--- The request ---
Copy every line of the data exactly, leaving nothing out.

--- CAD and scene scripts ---
-- start --

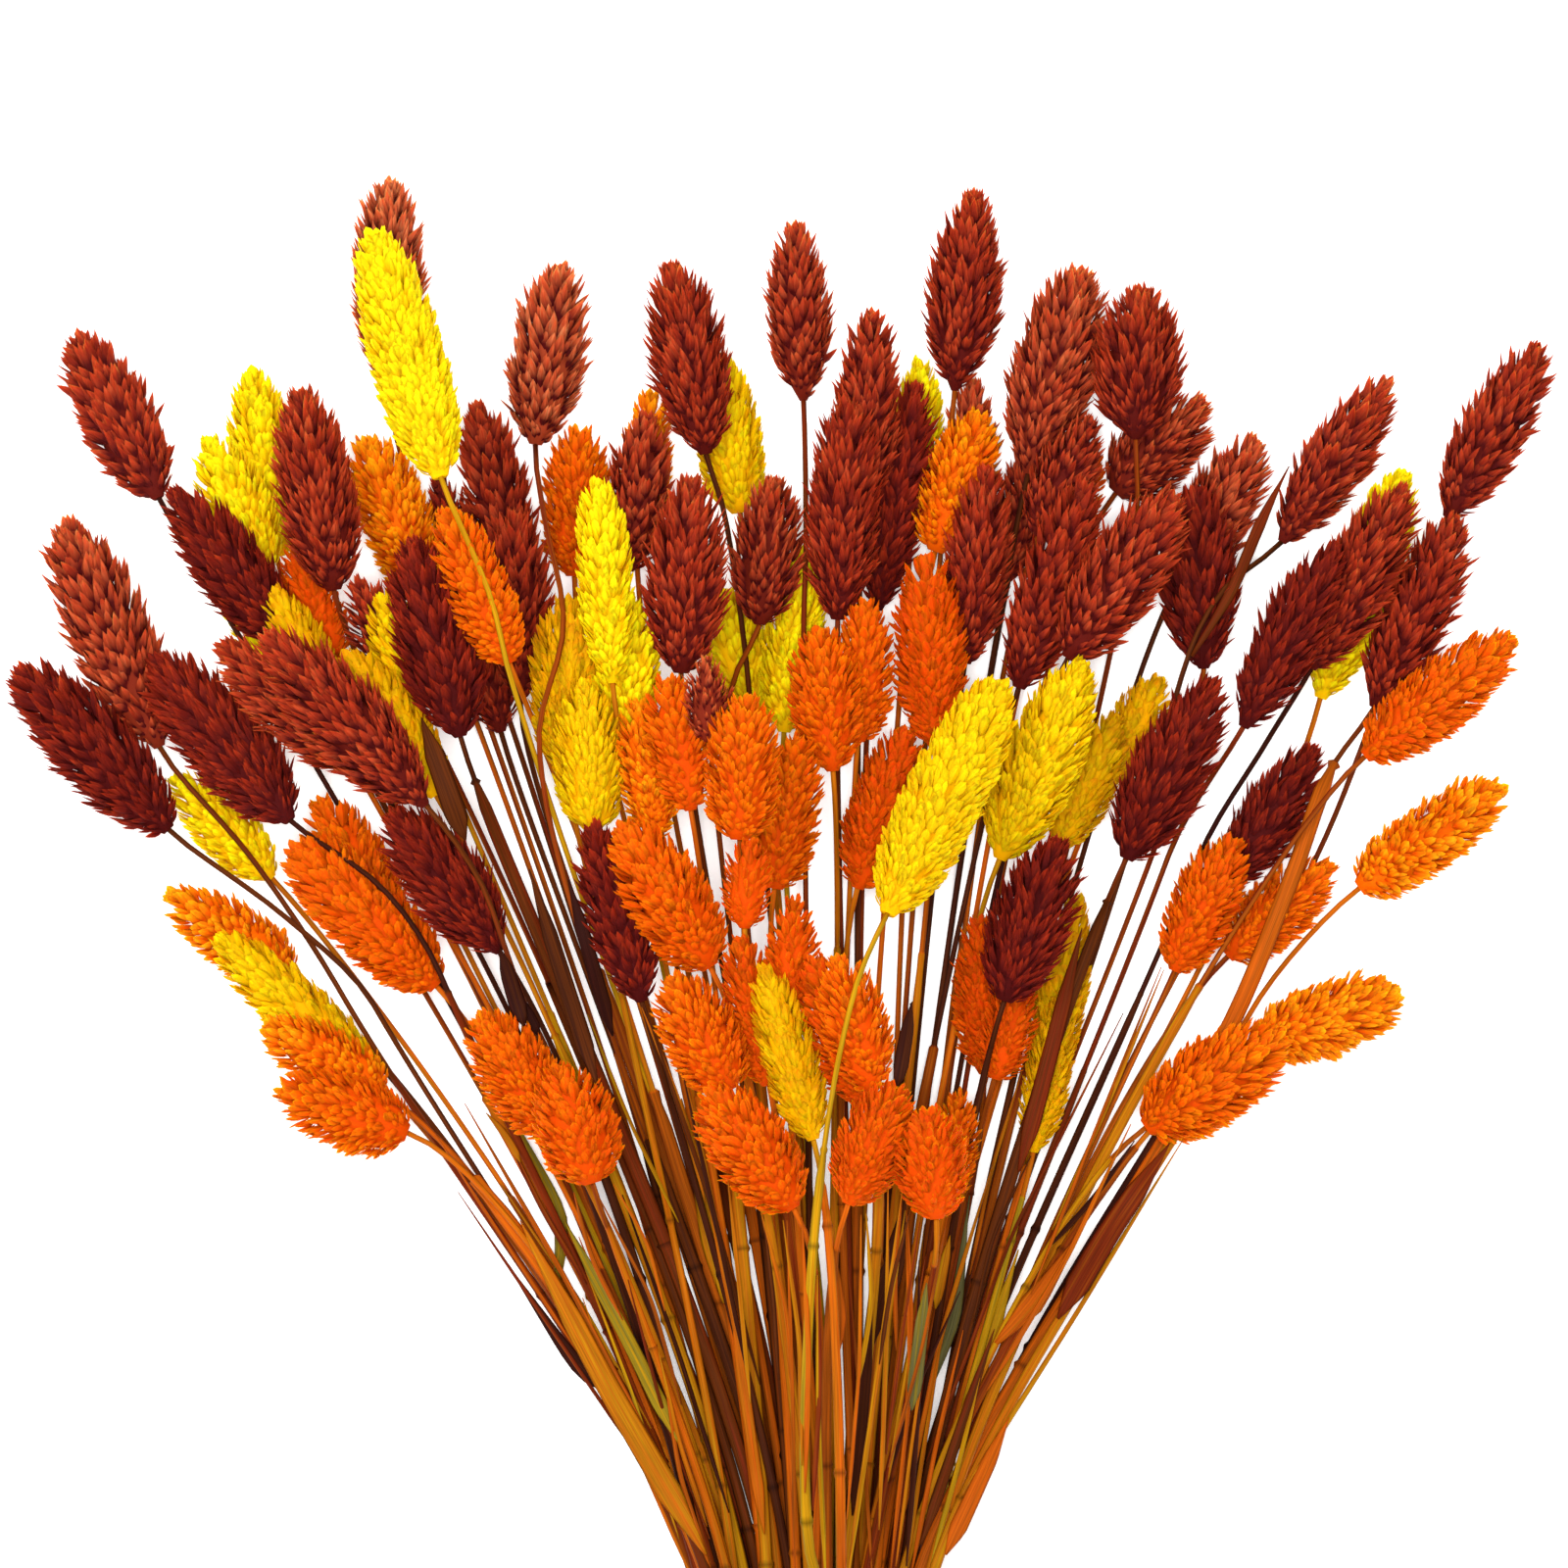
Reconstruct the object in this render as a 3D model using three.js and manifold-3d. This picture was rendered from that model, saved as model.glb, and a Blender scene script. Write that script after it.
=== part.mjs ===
// Dried canary grass: a bunch of dyed seed heads on cut stems, laid down on a surface.
// Millimetres, +Z up. X runs across the fan, Y from the waist of the bunch towards the heads.
// The places in the tables below are measured from the middle of the waist.
// The surface is z = 0, and the bunch is seen in its open fan from straight above.
import * as THREE from 'three';
import { mergeVertices } from 'three/addons/utils/BufferGeometryUtils.js';
import Module from 'manifold-3d';

const wasm = await Module();
wasm.setup();

// Waist: the stems lie side by side in columns and in levels, each in a cell of this pitch.
const COLUMN_COUNT = 15;
const CELL_PITCH = 2.95;
const ORIGIN_COLUMN = 8;
const TAIL_HALF = 1.2;
const SECOND_TAIL_HALF = 1.13;
const TAIL_LENGTH = 84;
const TAIL_UNEVENNESS = 12;
const TAIL_SINK = 1.1;

// Stem: a leaf sheath wraps its lower part, and a thin bare stalk carries the head.
const STALK_HALF = 0.55;
const SHEATH_HALF_THICKNESS = 0.7;
const SHEATH_WIDTH_MIN = 1.5;
const SHEATH_WIDTH_MAX = 2.9;
const SHEATH_TOP_MIN = 82;
const SHEATH_TOP_MAX = 152;
const SHEATH_MOUTH = 7;
const SHEATH_TO_HEAD_MIN = 9;
const SHEATH_START = 30;
const SHEATH_START_BLEND = 0.6;
const SHEATH_MOUTH_SHARE = 0.9;
const CURVE_STEPS = 60;
const LONG_STALK = 75;
const LONG_STALK_SPLIT = 0.55;
const BEND_SPACING = 8;
const LONG_SHEATH = 104;
const LONG_SHEATH_SPLIT = 0.5;
// Points round a corner of a stem, across and up: four on its sheath and tail, three on its stalk.
const SHEATH_SECTION = [[-1, -1], [1, -1], [1, 1], [-1, 1]];
const STALK_SECTION = [[-1, -1], [1, -1], [0, 1]];

// Fan: every stem drapes over the ones below it, and bends no more sharply than these slopes allow.
const SLOPE_MAX = 1;
const HEAD_SLOPE_MAX = 0.5;
const DRAPE_ROUNDS = 40;
const FAN_START = 11;
const WAIST_LEAN = 0.2;
const WAIST_PULL = 0.75;
const HEAD_PULL = 0.55;
const HEAD_PULL_MAX = 75;
const FLOOR_PRESS = 0.93;
const GAP = 0.34;
const SAMPLE_STEP = 1.6;
const HEAD_SAMPLES = 14;

// A spray takes the lowest of these columns round its place in the fan. Each column away from that
// place counts as so many millimetres of height.
const COLUMN_SHIFTS = [0, -1, 1, -2, 2];
const SHIFT_COST = 4;
const COST_TIE = 1e-6;

// Numbers by chance: a wave of large steps for the stem and for the use that the number has.
const CHANCE_STEM_STEP = 12.9898;
const CHANCE_USE_STEP = 78.233;
const CHANCE_SCALE = 43758.5453;
const CHANCE_USES = { sheathWidth: 1, sheathTop: 2, tailEnd: 3 };

// Head: rows of pointed scales on a slimmer core. The radii are parts of the half width.
const HEAD_PROFILE = [
  [0, 0.3], [0.06, 0.62], [0.18, 0.92], [0.35, 1], [0.55, 0.95], [0.75, 0.8], [0.9, 0.5], [1, 0.05],
];
const SCALE_COLUMNS = 5;
const SCALE_ROWS = 4;
const SHORT_HEAD_ROWS = 3;
const SHORT_HEAD_LENGTH = 26;
const HEAD_WIDTH_SHARE = 0.84;
const HEAD_THICKNESS_RATIO = 0.7;
const CORE_RATIO = 0.62;
const CORE_START = 0.03;
const CORE_END = 0.9;
const SCALE_LEAN = 0.75;
const FIRST_SCALE_ANGLE = -0.75 * Math.PI;

// The slab under the surface.
const SLAB_SIZE = 1200;
const SLAB_DEPTH = 40;
const SLAB_MIDDLE_Y = 300;

// Leaf blades and torn sheaths are flat strips that leave a stem of their spray.
const BLADE_HALF_THICKNESS = 0.35;
const BLADE_ROOT_SHARE = 0.7;
const BLADE_FREE_START = 7;
const BLADE_SLOPE_MAX = 0.3;

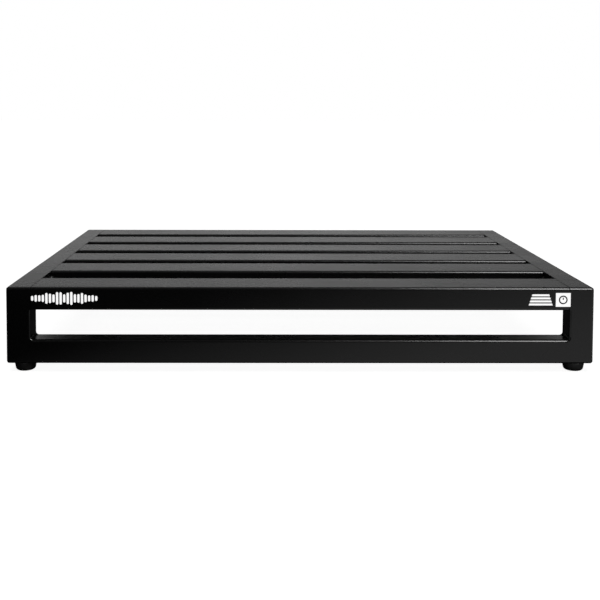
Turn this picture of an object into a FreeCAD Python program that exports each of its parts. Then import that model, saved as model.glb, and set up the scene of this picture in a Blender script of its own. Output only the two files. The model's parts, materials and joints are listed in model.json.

-- end --

--- Result ---
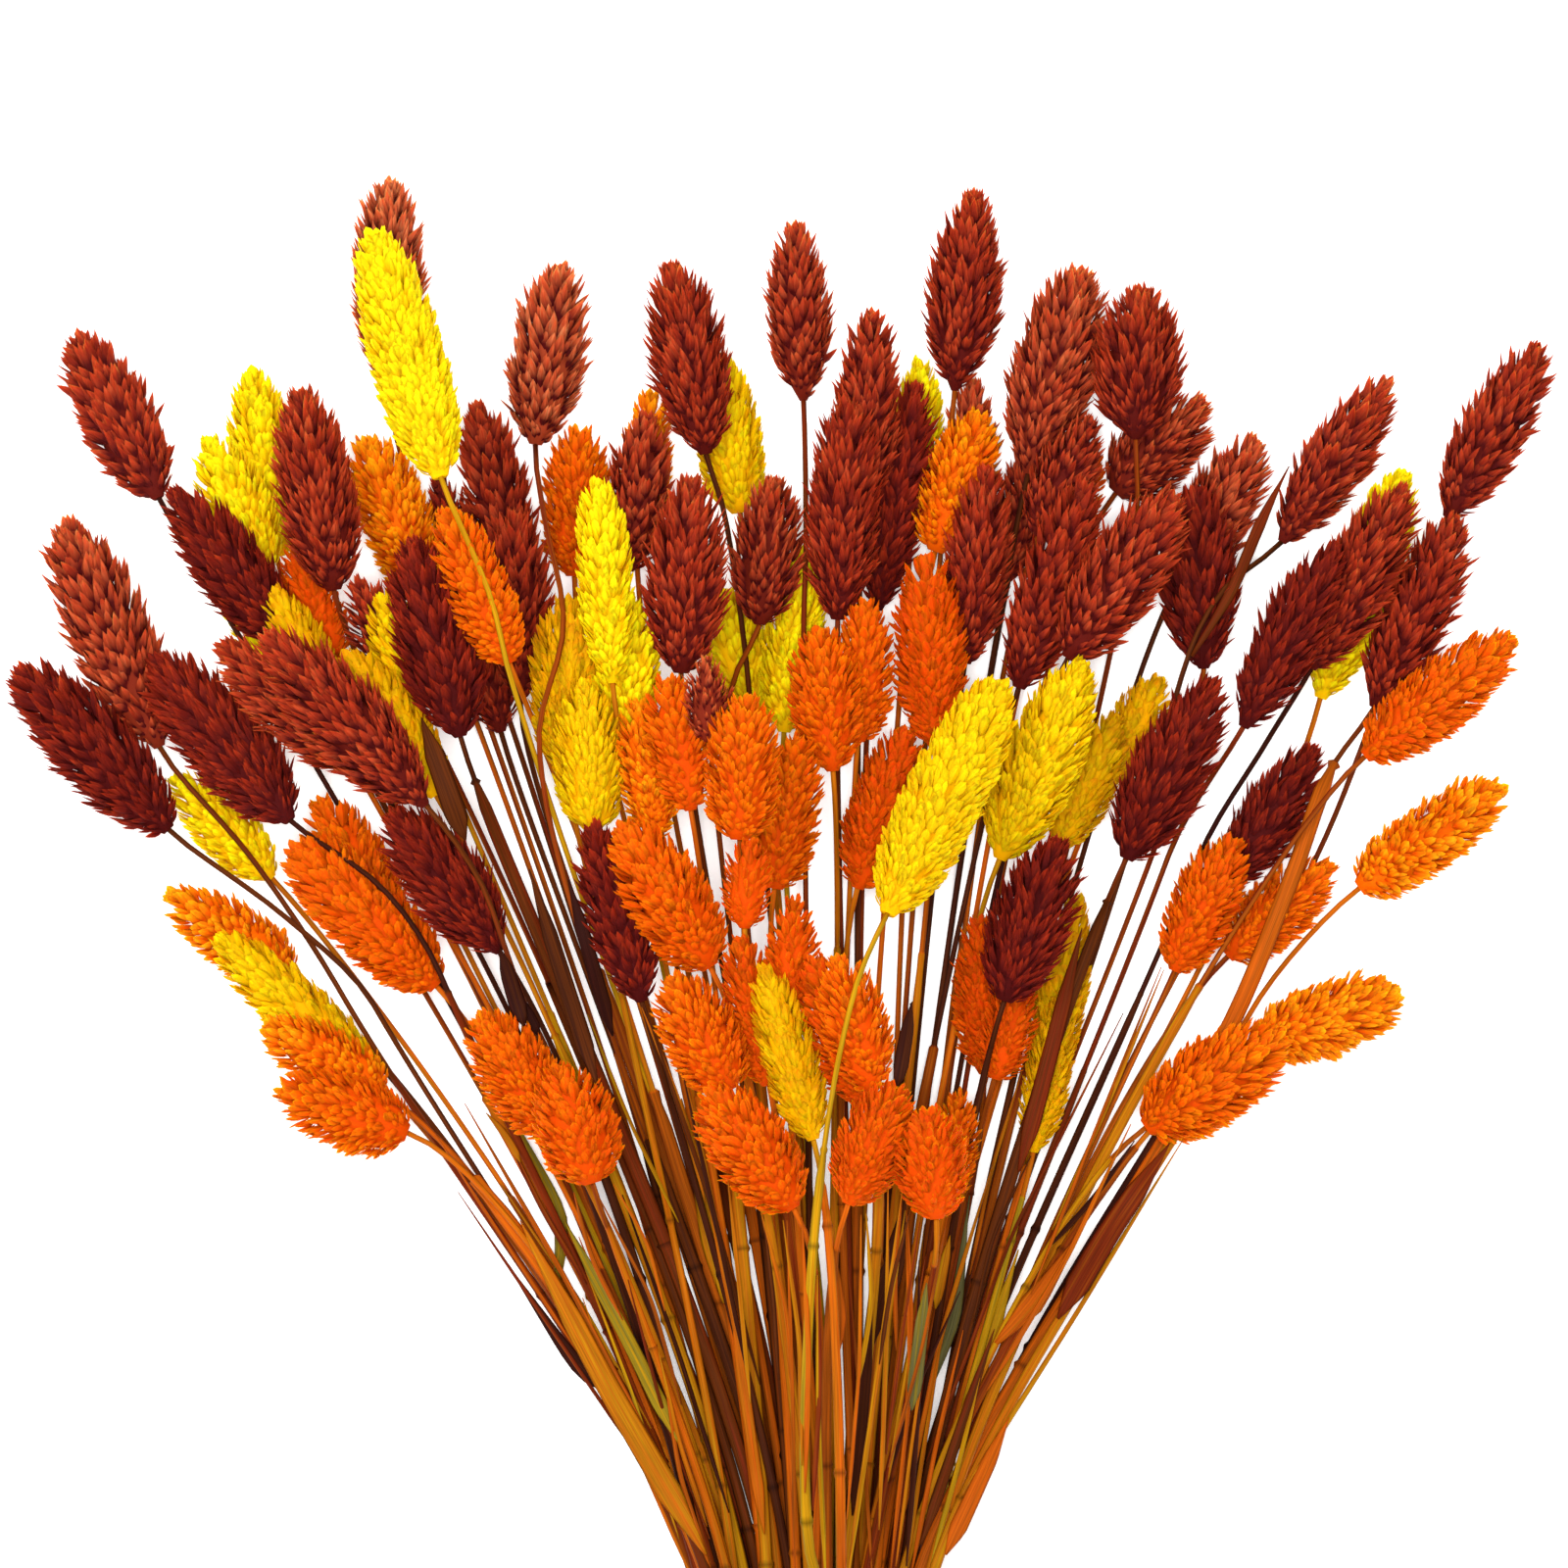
Reconstruct the object in this render as a 3D model using three.js and manifold-3d. This picture was rendered from that model, saved as model.glb, and a Blender scene script. Write that script after it.
=== part.mjs ===
// Dried canary grass: a bunch of dyed seed heads on cut stems, laid down on a surface.
// Millimetres, +Z up. X runs across the fan, Y from the waist of the bunch towards the heads.
// The places in the tables below are measured from the middle of the waist.
// The surface is z = 0, and the bunch is seen in its open fan from straight above.
import * as THREE from 'three';
import { mergeVertices } from 'three/addons/utils/BufferGeometryUtils.js';
import Module from 'manifold-3d';

const wasm = await Module();
wasm.setup();

// Waist: the stems lie side by side in columns and in levels, each in a cell of this pitch.
const COLUMN_COUNT = 15;
const CELL_PITCH = 2.95;
const ORIGIN_COLUMN = 8;
const TAIL_HALF = 1.2;
const SECOND_TAIL_HALF = 1.13;
const TAIL_LENGTH = 84;
const TAIL_UNEVENNESS = 12;
const TAIL_SINK = 1.1;

// Stem: a leaf sheath wraps its lower part, and a thin bare stalk carries the head.
const STALK_HALF = 0.55;
const SHEATH_HALF_THICKNESS = 0.7;
const SHEATH_WIDTH_MIN = 1.5;
const SHEATH_WIDTH_MAX = 2.9;
const SHEATH_TOP_MIN = 82;
const SHEATH_TOP_MAX = 152;
const SHEATH_MOUTH = 7;
const SHEATH_TO_HEAD_MIN = 9;
const SHEATH_START = 30;
const SHEATH_START_BLEND = 0.6;
const SHEATH_MOUTH_SHARE = 0.9;
const CURVE_STEPS = 60;
const LONG_STALK = 75;
const LONG_STALK_SPLIT = 0.55;
const BEND_SPACING = 8;
const LONG_SHEATH = 104;
const LONG_SHEATH_SPLIT = 0.5;
// Points round a corner of a stem, across and up: four on its sheath and tail, three on its stalk.
const SHEATH_SECTION = [[-1, -1], [1, -1], [1, 1], [-1, 1]];
const STALK_SECTION = [[-1, -1], [1, -1], [0, 1]];

// Fan: every stem drapes over the ones below it, and bends no more sharply than these slopes allow.
const SLOPE_MAX = 1;
const HEAD_SLOPE_MAX = 0.5;
const DRAPE_ROUNDS = 40;
const FAN_START = 11;
const WAIST_LEAN = 0.2;
const WAIST_PULL = 0.75;
const HEAD_PULL = 0.55;
const HEAD_PULL_MAX = 75;
const FLOOR_PRESS = 0.93;
const GAP = 0.34;
const SAMPLE_STEP = 1.6;
const HEAD_SAMPLES = 14;

// A spray takes the lowest of these columns round its place in the fan. Each column away from that
// place counts as so many millimetres of height.
const COLUMN_SHIFTS = [0, -1, 1, -2, 2];
const SHIFT_COST = 4;
const COST_TIE = 1e-6;

// Numbers by chance: a wave of large steps for the stem and for the use that the number has.
const CHANCE_STEM_STEP = 12.9898;
const CHANCE_USE_STEP = 78.233;
const CHANCE_SCALE = 43758.5453;
const CHANCE_USES = { sheathWidth: 1, sheathTop: 2, tailEnd: 3 };

// Head: rows of pointed scales on a slimmer core. The radii are parts of the half width.
const HEAD_PROFILE = [
  [0, 0.3], [0.06, 0.62], [0.18, 0.92], [0.35, 1], [0.55, 0.95], [0.75, 0.8], [0.9, 0.5], [1, 0.05],
];
const SCALE_COLUMNS = 5;
const SCALE_ROWS = 4;
const SHORT_HEAD_ROWS = 3;
const SHORT_HEAD_LENGTH = 26;
const HEAD_WIDTH_SHARE = 0.84;
const HEAD_THICKNESS_RATIO = 0.7;
const CORE_RATIO = 0.62;
const CORE_START = 0.03;
const CORE_END = 0.9;
const SCALE_LEAN = 0.75;
const FIRST_SCALE_ANGLE = -0.75 * Math.PI;

// The slab under the surface.
const SLAB_SIZE = 1200;
const SLAB_DEPTH = 40;
const SLAB_MIDDLE_Y = 300;

// Leaf blades and torn sheaths are flat strips that leave a stem of their spray.
const BLADE_HALF_THICKNESS = 0.35;
const BLADE_ROOT_SHARE = 0.7;
const BLADE_FREE_START = 7;
const BLADE_SLOPE_MAX = 0.3;

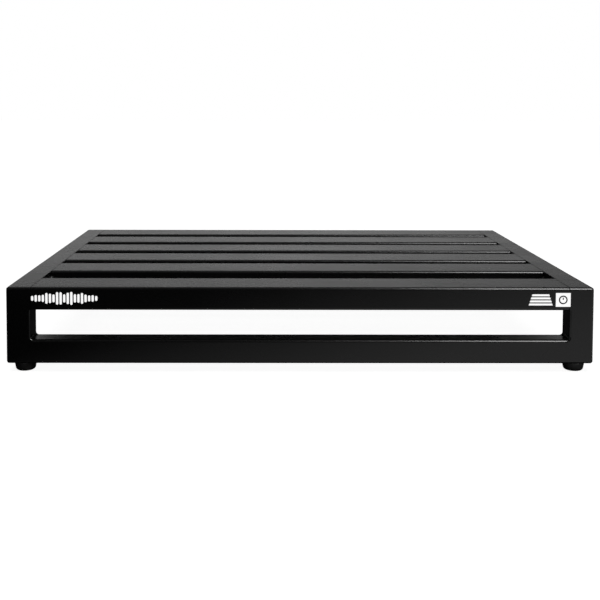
Turn this picture of an object into a FreeCAD Python program that exports each of its parts. Then import that model, saved as model.glb, and set up the scene of this picture in a Blender script of its own. Output only the two files. The model's parts, materials and joints are listed in model.json.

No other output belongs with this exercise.